▶ **PROBLEM REQUIREMENTS**:
The line containing "with its dye." marks the end: quote every line from the start of the records below through it, word for word.

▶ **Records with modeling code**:
________________________

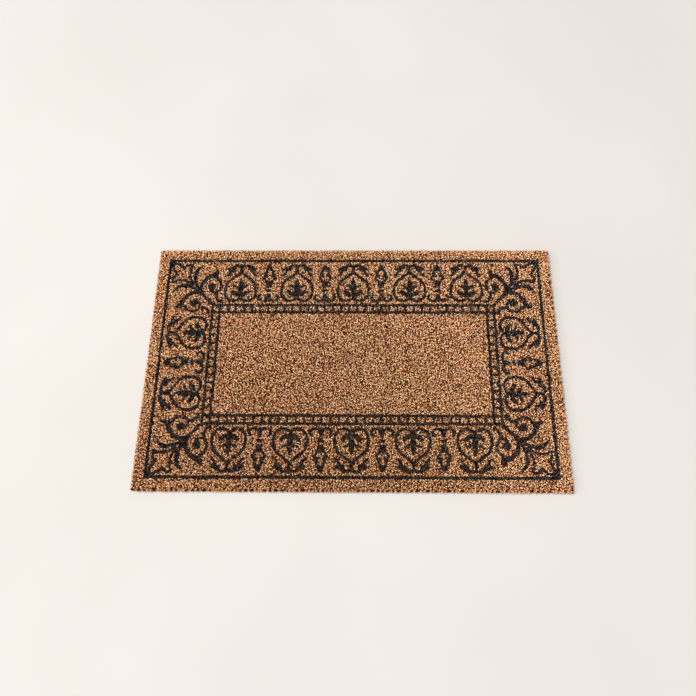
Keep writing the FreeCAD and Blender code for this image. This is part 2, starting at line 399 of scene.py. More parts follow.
def coir_group() -> bpy.types.NodeTree:
    """Builds the node group that colours one coir bristle from root to tip, with its dye.

    Returns:
        The group.
    """
    number, colour = "NodeSocketFloat", "NodeSocketColor"
    bench, source, result = new_group(
        "coir_colour",
        {
            "Tone": (number, 0.5),
            "Reach": (number, 1.0),
            "Dye": (number, 0.0),
            "Patch Size": (number, 7.0),
            "Patch Strength": (number, 0.25),
            "Dark": (colour, (0.1, 0.05, 0.02, 1)),
            "Middle": (colour, (0.4, 0.2, 0.1, 1)),
            "Light": (colour, (0.8, 0.5, 0.3, 1)),
            "Root Shade": (colour, (0.2, 0.08, 0.03, 1)),
            "Pink Tint": (colour, (1.0, 0.97, 0.96, 1)),
            "Olive Tint": (colour, (0.99, 1.0, 0.93, 1)),
            "Dye Deep": (colour, (0.01, 0.01, 0.01, 1)),
            "Dye Grey": (colour, (0.08, 0.08, 0.08, 1)),
            "Dye Start": (number, 0.0),
            "Roughness": (number, 0.7),
        },
        {"Color": colour, "Roughness": number},
    )
    place = bench.add("ShaderNodeTexCoord").outputs["Object"]
    patch = bench.add("ShaderNodeTexNoise", {"Detail": 0.0})
    bench.join(place, patch.inputs["Vector"])
    bench.join(source.outputs["Patch Size"], patch.inputs["Scale"])
    drift = bench.math("SUBTRACT", patch.outputs["Fac"], 0.5)
    drift = bench.math("MULTIPLY", drift, source.outputs["Patch Strength"])
    streak = bench.math("SUBTRACT", bench.noise(place, 700.0, 3.0, 0.6), 0.5)
    streak = bench.math("MULTIPLY", streak, 0.5)
    tone = bench.math("ADD", source.outputs["Tone"], bench.math("ADD", drift, streak), clamp=True)
    low = bench.mix(bench.ramp(tone, 0.0, 0.5, 0.0, 1.0), source.outputs["Dark"], source.outputs["Middle"])
    full = bench.mix(bench.ramp(tone, 0.5, 1.0, 0.0, 1.0), low, source.outputs["Light"])
    hue = bench.ramp(bench.noise(place, 24.0, 1.0), 0.36, 0.64, 0.0, 1.0)
    hue = bench.mix(hue, source.outputs["Pink Tint"], source.outputs["Olive Tint"])
    full = bench.mix(1.0, full, hue, "MULTIPLY")
    exposed = bench.ramp(source.outputs["Reach"], 0.2, 1.0, 0.0, 1.0)
    shade = bench.mix(exposed, source.outputs["Root Shade"], (1.0, 1.0, 1.0, 1.0))
    shaded = bench.mix(1.0, full, shade, "MULTIPLY")
    soak_end = bench.math("ADD", source.outputs["Dye Start"], 0.3)
    soak = bench.ramp(source.outputs["Reach"], source.outputs["Dye Start"], soak_end, 0.0, 1.0)
    dyed = bench.math("MULTIPLY", soak, source.outputs["Dye"])
    faded = bench.ramp(tone, 0.4, 1.0, 0.0, 1.0)
    ink = bench.mix(faded, source.outputs["Dye Deep"], source.outputs["Dye Grey"])
    bench.join(bench.mix(dyed, shaded, ink), result.inputs["Color"])
    worn = bench.math("MULTIPLY", bench.math("SUBTRACT", bench.noise(place, 300.0), 0.5), 0.3)
    bench.join(bench.math("ADD", source.outputs["Roughness"], worn, clamp=True), result.inputs["Roughness"])
    return bench.tree


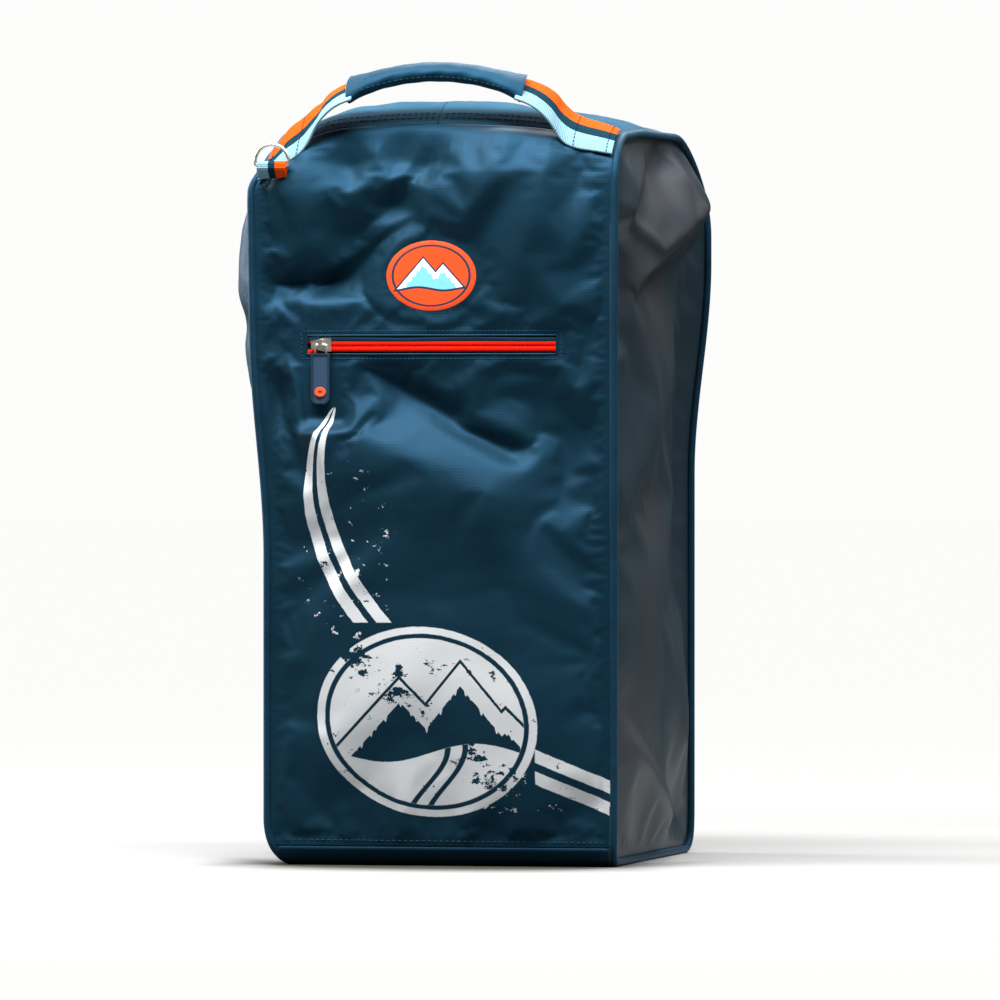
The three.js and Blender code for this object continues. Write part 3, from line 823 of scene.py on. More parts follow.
def top_relief(x, y):
    h = 2 * np.cos(np.clip(np.abs(x) / SEAM, 0, 1) * math.pi / 2)
    h += 1.8 * rumple(x, y, 31, 90, (1.0, 1.3), 40, 4)
    for row in (
            (20, 20, (-60, -90), (-20, 40), -3, 12, 12),
            (20, 20, (70, -80), (30, 50), -3, 12, 12)):
        h += crease(x, y, *row)
    return h * smooth(SEAM, SEAM - 30, np.abs(x)) * smooth(FRONT + 36, FRONT + 60, y)


def strip_points(path, spacing):
    """Evenly spaced (y, z) points along a profile and the outward normal at each."""
    points = resample(path, max(3, int(distances(np.array(path))[-1] / spacing)))
    along = np.gradient(points, axis=0)
    along /= np.linalg.norm(along, axis=1)[:, None]
    return points, np.stack([-along[:, 1], along[:, 0]], axis=1)


def wrap_grid(path, x0, x1, spacing, relief):
    """A fabric piece of the wrap as rows and columns of points, pushed out by relief(x, y, z)."""
    points, normals = strip_points(path, spacing)
    xs = np.linspace(x0, x1, max(3, int((x1 - x0) / spacing) + 1))
    x, i = np.meshgrid(xs, np.arange(len(points)))
    y, z = points[i, 0], points[i, 1]
    span = np.linspace(0, 1, len(points))[:, None]
    total = math.dist(path[0], path[-1]) + 1
    ends = smooth(0, 10 / total, span) * smooth(1, 1 - 10 / total, span)
    out = relief(x, y, z) * smooth(0, 16, SEAM - np.abs(x)) * ends
    return warp(np.stack([x, y + normals[i, 0] * out, z + normals[i, 1] * out], axis=-1))


def sheet_object(name, grid, material):
    made = new_object(name, grid.reshape(-1, 3), grid_faces(*grid.shape[:2]), material)
    outward(made)
    return made


def slab(name, near, far, material):
    """A closed body between two grids of points of the same size."""
    rows, columns = near.shape[:2]
    count = rows * columns
    faces = grid_faces(rows, columns) + [tuple(i + count for i in f)[::-1] for f in grid_faces(rows, columns)]
    rim = list(range(columns)) + [i * columns + columns - 1 for i in range(1, rows)]
    rim += [(rows - 1) * columns + j for j in range(columns - 2, -1, -1)]
    rim += [i * columns for i in range(rows - 2, 0, -1)]
    faces += [(a, b, b + count, a + count) for a, b in zip(rim, rim[1:] + rim[:1])]
    made = new_object(name, np.vstack([near.reshape(-1, 3), far.reshape(-1, 3)]), faces, material)
    fix_normals(made)
    return made


def outward(obj):
    """Turns a sheet's faces to point away from the bag's middle."""
    fix_normals(obj)
    middle = Vector((0, 0, TOP / 2)) * MM
    votes = sum(f.area * f.normal.dot(f.center - middle) for f in obj.data.polygons)
    if votes < 0:
        obj.data.flip_normals()


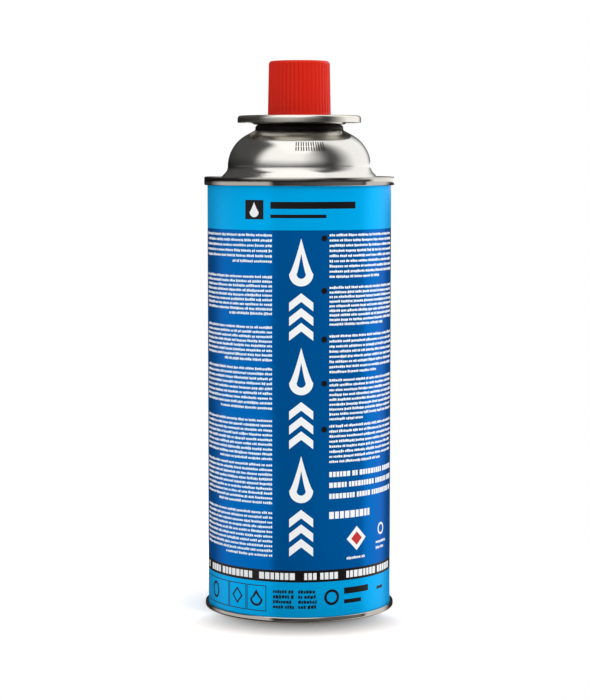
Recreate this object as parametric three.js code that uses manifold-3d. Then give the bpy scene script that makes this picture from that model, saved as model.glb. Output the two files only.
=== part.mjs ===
// A bayonet gas canister for a portable stove: a seamed tinplate can with a domed top, a pressed
// steel collar with a notch, a crimped valve cup with a sprung valve in it, and a ribbed push-in cap.
// Millimetres, +Z up. The origin is on the axis, at the foot of the lower seam.

import * as THREE from "three";
import { mergeVertices } from "three/addons/utils/BufferGeometryUtils.js";
import Module from "manifold-3d";

const wasm = await Module();
wasm.setup();

// Driving dimensions of the can
const bodyRadius = 33.0;
const canHeight = 155.4;
const seamProud = 1.15;
const seamInset = 0.15;
const seamHeight = 3.0;
const seamEdge = 0.35;
const seamStep = 0.2;
const basePanelDepth = 3.9;
const basePanelRise = 6.8;
const basePanelCorner = 1.2;
const countersinkDepth = 3.1;
const countersinkWidth = 1.5;
const domeFlareWidth = 5.3;
const domeFlareArc = 3.2;
const domeFootHeight = 3.6;
const domeConeAngle = 28;
const domeConeRun = 3.1;

// Driving dimensions of the mouth and the collar
const mouthRadius = 12.9;
const mouthUndercut = 1.3;
const curlWidth = 2.9;
const curlCrown = 0.3;
const curlNeck = 0.7;
const collarRadius = 22.15;
const collarSheet = 0.5;
const collarRimRise = 2.7;
const collarLipHeight = 2.5;
const collarHoleClearance = 0.5;
const collarCupClearance = 0.3;
const collarDishWidth = 1.25;
const collarDishRise = 0.9;
const notchWidth = 6.5;
const notchLand = 0.3;

// Driving dimensions of the valve cup
const cupSheet = 0.4;
const cupMouthClearance = 0.3;
const cupRimWidth = 3.2;
const cupRimRise = 1.2;
const cupRimCorner = 0.5;
const cupCrimp = 0.9;
const cupCrimpLand = 0.7;
const cupBelowCrimp = 0.3;
const cupFloorCorner = 0.8;
const cupPocketClearance = 0.4;
const mouthGasketInset = 0.6;
const pedestalDrop = 1.2;
const pedestalCorner = 0.7;

// Driving dimensions of the valve
const stemRadius = 1.95;
const stemRise = 5.9;
const stemTipChamfer = 0.3;
const stemBoreRadius = 0.9;
const stemPortRadius = 0.3;
const stemHeadWidth = 0.85;
const stemHeadThickness = 1.0;
const stemHeadClearance = 0.3;
const stemHoleClearance = 0.35;
const stemStroke = 2.5;
const stemGasketClearance = 0.1;
const stemGasketThickness = 1.0;
const stemGasketInset = 0.2;
const springWire = 0.5;
const springTurns = 5;
const springSlack = 1.3;
const springSideClearance = 0.35;
const springPinClearance = 0.6;
const springPinLength = 1.9;
const housingWall = 0.8;
const housingStep = 0.6;
const housingClearance = 0.3;
const housingHeadHeight = 2.2;
const housingFloor = 1.2;
const housingTailRadius = 2.2;
const housingTailLength = 2.0;
const housingTailBore = 0.9;
const housingPocketClearance = 1.2;

// Driving dimensions of the cap
const capVisibleHeight = 19.4;
const capSkirtClearance = 0.4;
const capWall = 1.3;
const capCrown = 1.4;
const capTaper = 0.35;
const capTopCorner = 1.2;
const capRibs = 45;
const capRibDepth = 0.3;
const capRibFoot = 0.4;
const capBeadClearance = 0.15;
const capBeadHeight = 1.2;
const capBeadLift = 1.8;

// Smoothness of the round shapes
const canSides = 56;
const collarSides = 56;
const cupSides = 36;
const valveSides = 24;
const sidesPerRib = 2;
const springStepsPerTurn = 9;
const springWireSides = 6;
const portSides = 8;

// Places that follow from the driving dimensions, from the can up to the collar
const seamRadius = bodyRadius + seamProud;
const seamInside = bodyRadius - seamInset;
const sinkOuter = seamInside - seamEdge;
const sinkInner = sinkOuter - countersinkWidth;
const sinkFloor = canHeight - countersinkDepth;
const domeRadius = sinkInner - domeFlareWidth;
const domeFoot = canHeight + domeFootHeight;
const curlOutside = mouthRadius + curlWidth;
const curlArc = (curlWidth - curlCrown) / 2;
const shoulderTurn = 90 - domeConeAngle;
const shoulderCosine = Math.cos(THREE.MathUtils.degToRad(shoulderTurn));
const shoulderArc = (domeRadius - curlOutside - domeConeRun) / (1 - shoulderCosine);
const shoulderRise = shoulderArc * Math.sin(THREE.MathUtils.degToRad(shoulderTurn));
const coneRise = domeConeRun * Math.tan(THREE.MathUtils.degToRad(domeConeAngle));
const neckFoot = domeFoot + shoulderRise + coneRise;
const curlTop = neckFoot + curlNeck + curlArc;
const panTop = curlTop + collarSheet;
const collarTop = panTop + collarRimRise;

// Places in the valve cup
const cupWallRadius = mouthRadius - cupMouthClearance;
const cupInside = cupWallRadius - cupSheet;
const cupRimRadius = cupWallRadius + cupRimWidth;
const cupRimTop = panTop + cupRimRise;
const crimpTop = neckFoot - cupMouthClearance;
const crimpFoot = crimpTop - 2 * cupCrimp - cupCrimpLand;
const cupFloorTop = crimpFoot - cupBelowCrimp - cupFloorCorner;
const collarRimInner = cupRimRadius + collarCupClearance + collarDishWidth;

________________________

▶ **WRITTEN RESPONSE**:
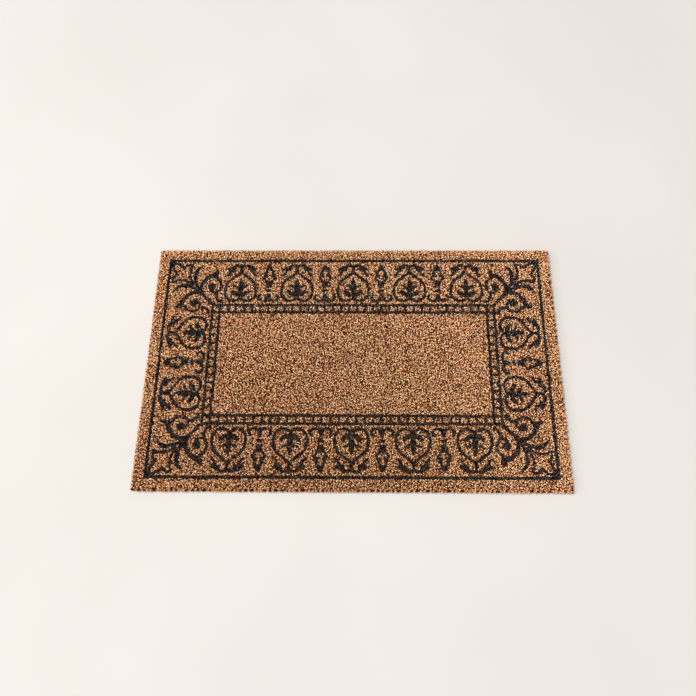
Keep writing the FreeCAD and Blender code for this image. This is part 2, starting at line 399 of scene.py. More parts follow.
def coir_group() -> bpy.types.NodeTree:
    """Builds the node group that colours one coir bristle from root to tip, with its dye.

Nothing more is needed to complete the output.